Di due genitori, se uno solo resiste in genere è la madre. Non stavolta, che cultura, abitudini e patologie psichiatriche rendono la mamma davvero poco affidabile. Resiste il padre, ci sono i nonni paterni, ma quando la lancetta si avvicina all’adolescenza la ragazza presenta il conto.
Mi è nata con l’etichetta
come la merce del supermercato.
Le sta davvero stretta.
Ha il futuro segnato
da una mamma ballerina
circondata da bellimbusti.
Ci ha lasciati, indovina,
per uno dei suoi fusti.
Così a scuola i bambini
la umiliavano in coro.
S’impara da piccini
quanto vale il decoro.
Però la mamma assente
produceva sgomento
e quando era presente
era un continuo lamento.
L’ha cullata sempre poco.
Si alzava a mezzogiorno.
La bambina era un gioco
e io un contorno.
Se l’alcol la annebbiava
io ho visto bene che
il denaro interessava
senz’altro più di me.
Io l’ho lasciata andare
e ho tenuto la bambina.
Ora vuole insinuare
che è stata una rapina.
Ubriaca è aggressiva
con chi le passa accanto,
si atteggia da gran diva
però poi ha pianto
quando ha avuto la denuncia
perché ha reagito a un… dissidio.
Lei dice “scaramuccia”
ma fu tentato omicidio.
Non so se per amore
per vergogna o per pena
le ho pagato un dottore
che fermasse l’altalena.
Una clinica ovattata
è pur meglio di una cella
e mia figlia è innamorata
della mamma strana e bella.
Però ormai è adolescente
e io sono preoccupato,
non ascolta più niente
e so già che ha rubato.
I suoi amici quel giorno
le hanno fatto uno scherzetto.
“Comincia tu, dopo torno…
così io non ci rimetto”.
Lei capisce, è una ragazza
molto in gamba veramente
ma c’è chi pensa alla razza:
buon sangue non mente.
Io non voglio anticipare
il futuro che l’aspetta.
Posso solo immaginare
quanto pesa un’etichetta.
Le filastrocche giudiziarie
I tribunali per i minorenni prendono ogni giorno decisioni difficili. Scelte delicate, suscettibili certo di errore ma orientate ogni volta sulla valutazione dei rischi e dei danni che un minore patisce, molto spesso per mano degli adulti a lui più vicini vale a dire i suoi genitori e i familiari più stretti.

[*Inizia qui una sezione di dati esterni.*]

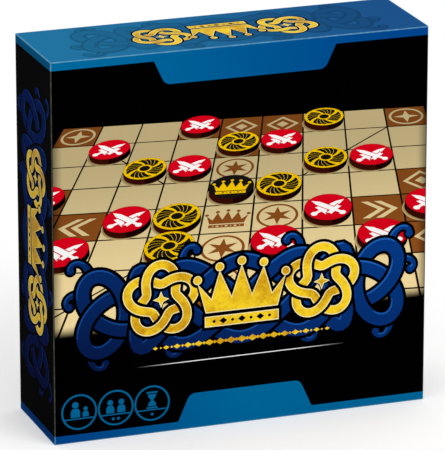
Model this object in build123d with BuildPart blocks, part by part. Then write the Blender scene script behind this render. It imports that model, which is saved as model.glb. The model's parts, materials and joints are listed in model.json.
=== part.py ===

Negli ultimi anni una retorica mielosa e in bianco e nero ha raccontato storie dove i buoni erano ben distinti dai cattivi e dove la conclusione era invariabilmente una sola: i bambini e i ragazzi devono crescere con i loro genitori. Con loro, chiunque essi siano e comunque si comportino.
Ogni altro intervento, anche quando è temporaneo e di stimolo al cambiamento per giungere a relazioni familiari più serene, viene presentato come crudeltà, come ingiustizia. Avrebbe, ciascun genitore, il diritto di fare dei propri figli tutto ciò che vuole - e di evitare il dolore, per sé e per il bambino. Piuttosto la perversione, il maltrattamento, l'incertezza endemica. Tutto sembra meglio della sofferenza che sta dentro alla crisi e alla necessità di cambiare.
Il cinismo infantile dell'autrice che racconta scelte giudiziarie estreme, eppure ordinarie nelle aula dei tribunali per i minorenni, è uno sberleffo a questa logica e un modo per affermare una volta di più che i bambini e i ragazzi sono persone. Non proprietà, non appendici degli adulti ma persone, soggetti di diritto, nei cui panni occorre provare a mettersi e che è opportuno disporsi ad ascoltare in ogni singola e distinta decisione che riguardi da vicino la loro vita.